* Work instructions *
Copy out every record below with complete accuracy.

============================================================

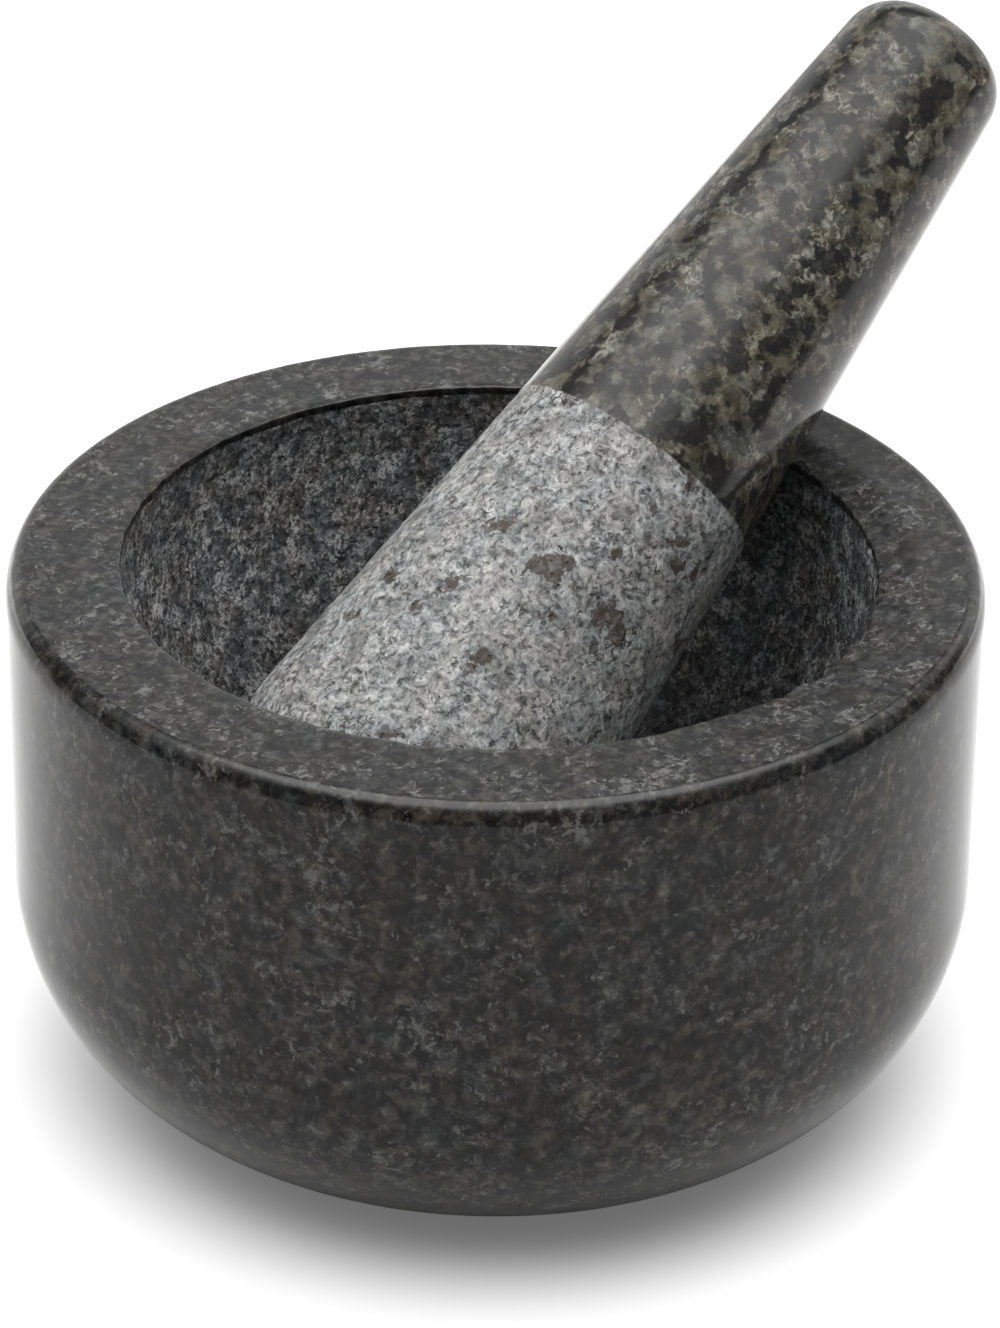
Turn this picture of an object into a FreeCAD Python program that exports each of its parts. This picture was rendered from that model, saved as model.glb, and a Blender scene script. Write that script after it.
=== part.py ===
"""Granite molcajete: a turned stone bowl and the loose stone pestle that leans in it.

Millimetres, +Z up. The origin is the centre of the flat base that the bowl stands on, and the
pestle leans towards +X. Each size is a named cell of the sheet Sizes. Whatever follows from how
the pestle fits the bowl is a formula in the sheet Fit.
"""
import FreeCAD, Part
import math
import os
import Sketcher

V = FreeCAD.Vector

# Ids of a sketch's own origin point and vertical axis, then of the points of an edge.
ROOT_POINT = (-1, 1)
VERTICAL_AXIS = -2
START, END, CENTRE = 1, 2, 3

# Driving sizes: alias, value in millimetres (lean_angle in degrees), what it measures.
SIZES = [
    ("mortar_diameter", 150.0, "outside of the bowl"),
    ("mortar_height", 87.5, "from the table to the rim"),
    ("base_rounding", 36.0, "radius from the upright wall into the flat base"),
    ("rim_rounding", 2.5, "outer edge of the rim"),
    ("mouth_diameter", 114.6, "opening inside the lip"),
    ("lip_band_height", 1.5, "straight band under the lip"),
    ("lip_rounding", 0.5, "inner edge of the rim"),
    ("floor_thickness", 20.0, "stone under the lowest point of the hollow"),
    ("pestle_length", 177.0, "from the tip of the foot to the top of the handle"),
    ("foot_diameter", 54.0, "ball that the pestle grinds with"),
    ("handle_diameter", 26.4, "top of the cone, before its edge is rounded"),
    ("handle_rounding", 8.3, "edge of the handle's top"),
    ("handle_dome_rise", 1.5, "bulge of the handle's top"),
    ("lean_angle", 53.5, "pestle from upright, at rest"),
    ("stone_clearance", 0.3, "pestle to bowl, at the floor and at the lip"),
]

# The hollow is part of a ball centred on the axis. The resting pestle meets the hollow with its
# foot ball and the lip with the underside of its cone, and both together place the foot's centre.
# Angles are measured from upright; cone_* are of the pestle's cone, which is tangent to its foot.
FITS = [
    ("bowl_depth", "Sizes.mortar_height - Sizes.lip_band_height - Sizes.floor_thickness"),
    ("bowl_radius", "((Sizes.mouth_diameter / 2)^2 + bowl_depth^2) / (2 * bowl_depth)"),
    ("bowl_centre_height", "Sizes.floor_thickness + bowl_radius"),
    ("foot_radius", "Sizes.foot_diameter / 2"),
    ("handle_radius", "Sizes.handle_diameter / 2"),
    ("cone_height", "Sizes.pestle_length - foot_radius - Sizes.handle_dome_rise"),
    ("cone_reach", "sqrt(handle_radius^2 + cone_height^2)"),
    ("cone_taper", "atan2(cone_height; handle_radius) - acos(foot_radius / cone_reach)"),
    ("underside_angle", "Sizes.lean_angle * 1deg - cone_taper"),
    ("lip_radius", "Sizes.mouth_diameter / 2 + Sizes.lip_rounding"),
    ("lip_height", "Sizes.mortar_height - Sizes.lip_rounding - bowl_centre_height"),
    ("lip_distance", "foot_radius + Sizes.stone_clearance + Sizes.lip_rounding"),
    ("lip_offset", "lip_radius * cos(underside_angle) - lip_height * sin(underside_angle)"),
    ("foot_orbit", "bowl_radius - foot_radius - Sizes.stone_clearance"),
    ("foot_angle", "underside_angle + acos((lip_offset - lip_distance) / foot_orbit)"),
    ("foot_x", "foot_orbit * cos(foot_angle)"),
    ("foot_z", "bowl_centre_height - foot_orbit * sin(foot_angle)"),
]


def fill_sizes(sheet):
    """Write each driving size as a plain number beside its meaning."""
    for row, (alias, value, meaning) in enumerate(SIZES, start=1):
        sheet.set(f"A{row}", meaning)
        sheet.set(f"B{row}", str(value))
        sheet.setAlias(f"B{row}", alias)


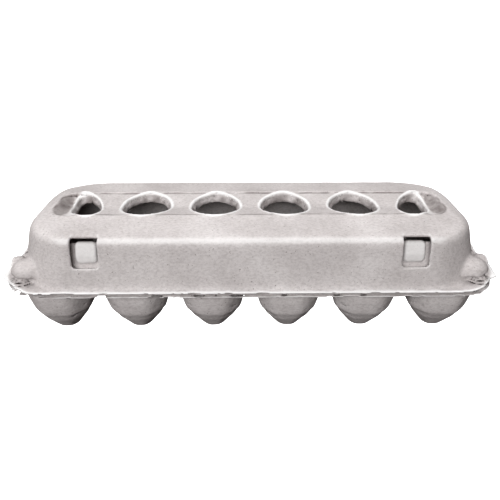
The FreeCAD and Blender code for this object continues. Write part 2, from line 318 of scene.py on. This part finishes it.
def roof_height(x, y):
    """The lid's top without its panel: nearly flat crown, gentle slopes down to the shoulder."""
    u = np.maximum((np.abs(y) - CROWN[1]) / (SHOULDER[1] - CROWN[1]), 0.0)
    v = np.maximum((np.abs(x) - CROWN[0]) / (SHOULDER[0] - CROWN[0]), 0.0)
    fall = np.hypot(u, v)
    return CROWN_HEIGHT - BUMP_ROOM - (CROWN_HEIGHT - SHOULDER_HEIGHT) * fall


def hole_distance(x, y):
    """Distance in plan to the nearest oval hole's outline, negative inside."""
    v = (y - HOLE_MIDDLE) / HOLE_HALF[1]
    best = None
    for column in HOLE_COLUMNS[1:-1]:
        u = (x - column) / HOLE_HALF[0]
        d = (np.sqrt(np.abs(u) ** 1.75 + np.abs(v) ** 2.1) - 1.0) * 15.5
        best = d if best is None else np.minimum(best, d)
    for side in (-1, 1):
        u = (side * x - HOLE_COLUMNS[-1] - END_HOLE_SHEAR * (y - HOLE_MIDDLE)) / END_HOLE_HALF[0]
        v = (y - HOLE_MIDDLE) / END_HOLE_HALF[1]
        d = (np.sqrt(np.abs(u) ** 1.9 + np.abs(v) ** 2.1) - 1.0) * 13.0
        best = np.minimum(best, smooth_max(d, side * x - VALLEY_LENGTH, 2.0))
    return best


def end_slope(x, y):
    """0 on the panel's floor, rising to 1 up the steep slope at each of its ends."""
    foot = VALLEY_LENGTH + 3.5 * (np.abs(y) / PANEL[1]) ** 2
    return np.maximum((np.abs(x) - foot) / (PANEL[0] - VALLEY_LENGTH - 1.5), 0.0)


def panel_edge(x, y):
    """Distance in plan to the wavy outline of the sunk panel, negative inside."""
    wave = lattice_noise(3, 9.0, x, y)
    return rounded_box(x, y, PANEL[0] + 0.3 * wave, PANEL[1] + 0.3 * wave, 11.0)


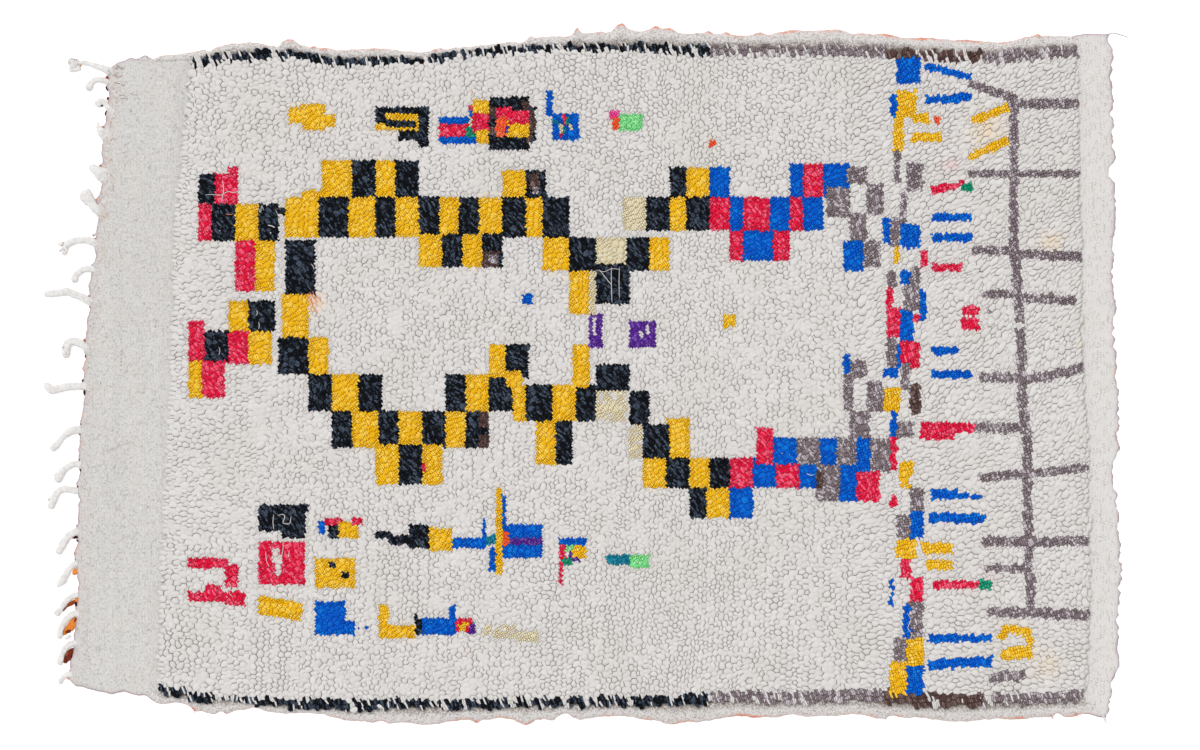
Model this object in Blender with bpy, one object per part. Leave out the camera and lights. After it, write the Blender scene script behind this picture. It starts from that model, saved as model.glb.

============================================================

* Solution to this exercise *
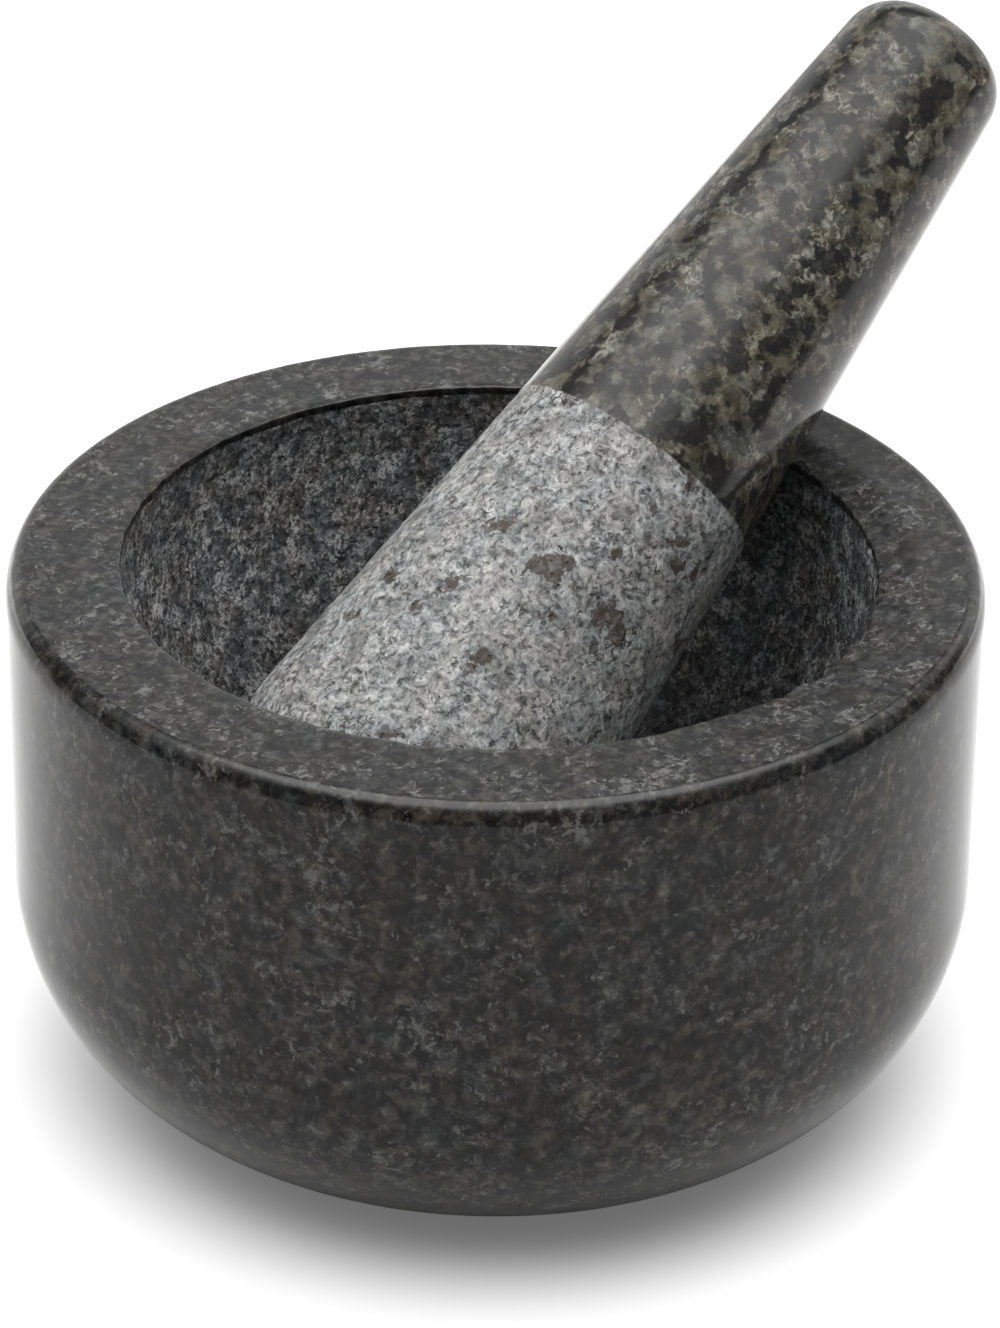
Turn this picture of an object into a FreeCAD Python program that exports each of its parts. This picture was rendered from that model, saved as model.glb, and a Blender scene script. Write that script after it.
=== part.py ===
"""Granite molcajete: a turned stone bowl and the loose stone pestle that leans in it.

Millimetres, +Z up. The origin is the centre of the flat base that the bowl stands on, and the
pestle leans towards +X. Each size is a named cell of the sheet Sizes. Whatever follows from how
the pestle fits the bowl is a formula in the sheet Fit.
"""
import FreeCAD, Part
import math
import os
import Sketcher

V = FreeCAD.Vector

# Ids of a sketch's own origin point and vertical axis, then of the points of an edge.
ROOT_POINT = (-1, 1)
VERTICAL_AXIS = -2
START, END, CENTRE = 1, 2, 3

# Driving sizes: alias, value in millimetres (lean_angle in degrees), what it measures.
SIZES = [
    ("mortar_diameter", 150.0, "outside of the bowl"),
    ("mortar_height", 87.5, "from the table to the rim"),
    ("base_rounding", 36.0, "radius from the upright wall into the flat base"),
    ("rim_rounding", 2.5, "outer edge of the rim"),
    ("mouth_diameter", 114.6, "opening inside the lip"),
    ("lip_band_height", 1.5, "straight band under the lip"),
    ("lip_rounding", 0.5, "inner edge of the rim"),
    ("floor_thickness", 20.0, "stone under the lowest point of the hollow"),
    ("pestle_length", 177.0, "from the tip of the foot to the top of the handle"),
    ("foot_diameter", 54.0, "ball that the pestle grinds with"),
    ("handle_diameter", 26.4, "top of the cone, before its edge is rounded"),
    ("handle_rounding", 8.3, "edge of the handle's top"),
    ("handle_dome_rise", 1.5, "bulge of the handle's top"),
    ("lean_angle", 53.5, "pestle from upright, at rest"),
    ("stone_clearance", 0.3, "pestle to bowl, at the floor and at the lip"),
]

# The hollow is part of a ball centred on the axis. The resting pestle meets the hollow with its
# foot ball and the lip with the underside of its cone, and both together place the foot's centre.
# Angles are measured from upright; cone_* are of the pestle's cone, which is tangent to its foot.
FITS = [
    ("bowl_depth", "Sizes.mortar_height - Sizes.lip_band_height - Sizes.floor_thickness"),
    ("bowl_radius", "((Sizes.mouth_diameter / 2)^2 + bowl_depth^2) / (2 * bowl_depth)"),
    ("bowl_centre_height", "Sizes.floor_thickness + bowl_radius"),
    ("foot_radius", "Sizes.foot_diameter / 2"),
    ("handle_radius", "Sizes.handle_diameter / 2"),
    ("cone_height", "Sizes.pestle_length - foot_radius - Sizes.handle_dome_rise"),
    ("cone_reach", "sqrt(handle_radius^2 + cone_height^2)"),
    ("cone_taper", "atan2(cone_height; handle_radius) - acos(foot_radius / cone_reach)"),
    ("underside_angle", "Sizes.lean_angle * 1deg - cone_taper"),
    ("lip_radius", "Sizes.mouth_diameter / 2 + Sizes.lip_rounding"),
    ("lip_height", "Sizes.mortar_height - Sizes.lip_rounding - bowl_centre_height"),
    ("lip_distance", "foot_radius + Sizes.stone_clearance + Sizes.lip_rounding"),
    ("lip_offset", "lip_radius * cos(underside_angle) - lip_height * sin(underside_angle)"),
    ("foot_orbit", "bowl_radius - foot_radius - Sizes.stone_clearance"),
    ("foot_angle", "underside_angle + acos((lip_offset - lip_distance) / foot_orbit)"),
    ("foot_x", "foot_orbit * cos(foot_angle)"),
    ("foot_z", "bowl_centre_height - foot_orbit * sin(foot_angle)"),
]


def fill_sizes(sheet):
    """Write each driving size as a plain number beside its meaning."""
    for row, (alias, value, meaning) in enumerate(SIZES, start=1):
        sheet.set(f"A{row}", meaning)
        sheet.set(f"B{row}", str(value))
        sheet.setAlias(f"B{row}", alias)


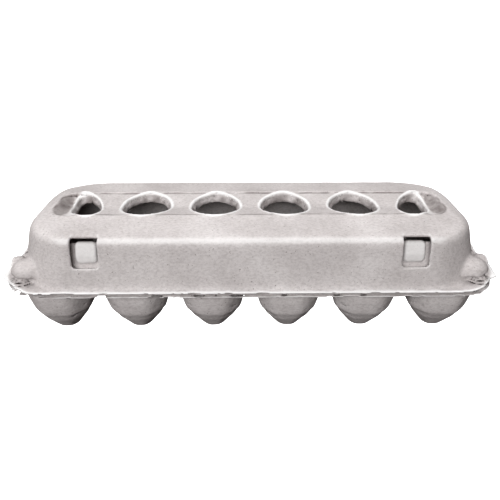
The FreeCAD and Blender code for this object continues. Write part 2, from line 318 of scene.py on. This part finishes it.
def roof_height(x, y):
    """The lid's top without its panel: nearly flat crown, gentle slopes down to the shoulder."""
    u = np.maximum((np.abs(y) - CROWN[1]) / (SHOULDER[1] - CROWN[1]), 0.0)
    v = np.maximum((np.abs(x) - CROWN[0]) / (SHOULDER[0] - CROWN[0]), 0.0)
    fall = np.hypot(u, v)
    return CROWN_HEIGHT - BUMP_ROOM - (CROWN_HEIGHT - SHOULDER_HEIGHT) * fall


def hole_distance(x, y):
    """Distance in plan to the nearest oval hole's outline, negative inside."""
    v = (y - HOLE_MIDDLE) / HOLE_HALF[1]
    best = None
    for column in HOLE_COLUMNS[1:-1]:
        u = (x - column) / HOLE_HALF[0]
        d = (np.sqrt(np.abs(u) ** 1.75 + np.abs(v) ** 2.1) - 1.0) * 15.5
        best = d if best is None else np.minimum(best, d)
    for side in (-1, 1):
        u = (side * x - HOLE_COLUMNS[-1] - END_HOLE_SHEAR * (y - HOLE_MIDDLE)) / END_HOLE_HALF[0]
        v = (y - HOLE_MIDDLE) / END_HOLE_HALF[1]
        d = (np.sqrt(np.abs(u) ** 1.9 + np.abs(v) ** 2.1) - 1.0) * 13.0
        best = np.minimum(best, smooth_max(d, side * x - VALLEY_LENGTH, 2.0))
    return best


def end_slope(x, y):
    """0 on the panel's floor, rising to 1 up the steep slope at each of its ends."""
    foot = VALLEY_LENGTH + 3.5 * (np.abs(y) / PANEL[1]) ** 2
    return np.maximum((np.abs(x) - foot) / (PANEL[0] - VALLEY_LENGTH - 1.5), 0.0)


def panel_edge(x, y):
    """Distance in plan to the wavy outline of the sunk panel, negative inside."""
    wave = lattice_noise(3, 9.0, x, y)
    return rounded_box(x, y, PANEL[0] + 0.3 * wave, PANEL[1] + 0.3 * wave, 11.0)


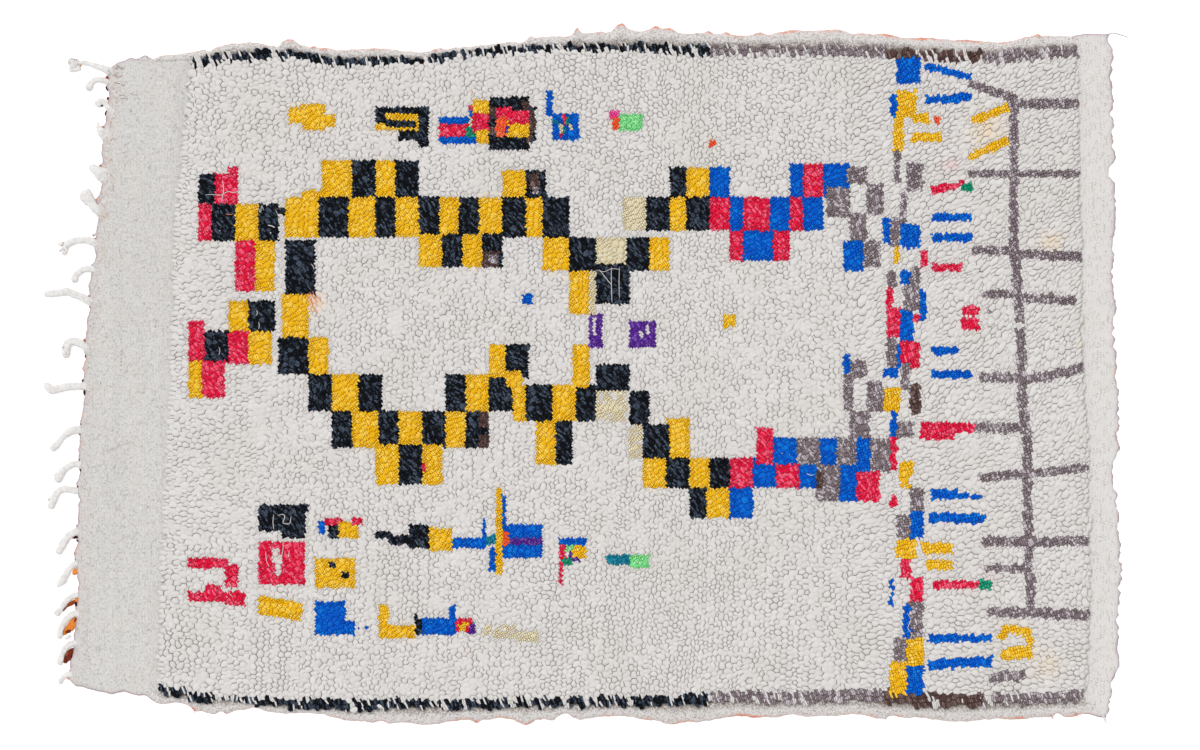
Model this object in Blender with bpy, one object per part. Leave out the camera and lights. After it, write the Blender scene script behind this picture. It starts from that model, saved as model.glb.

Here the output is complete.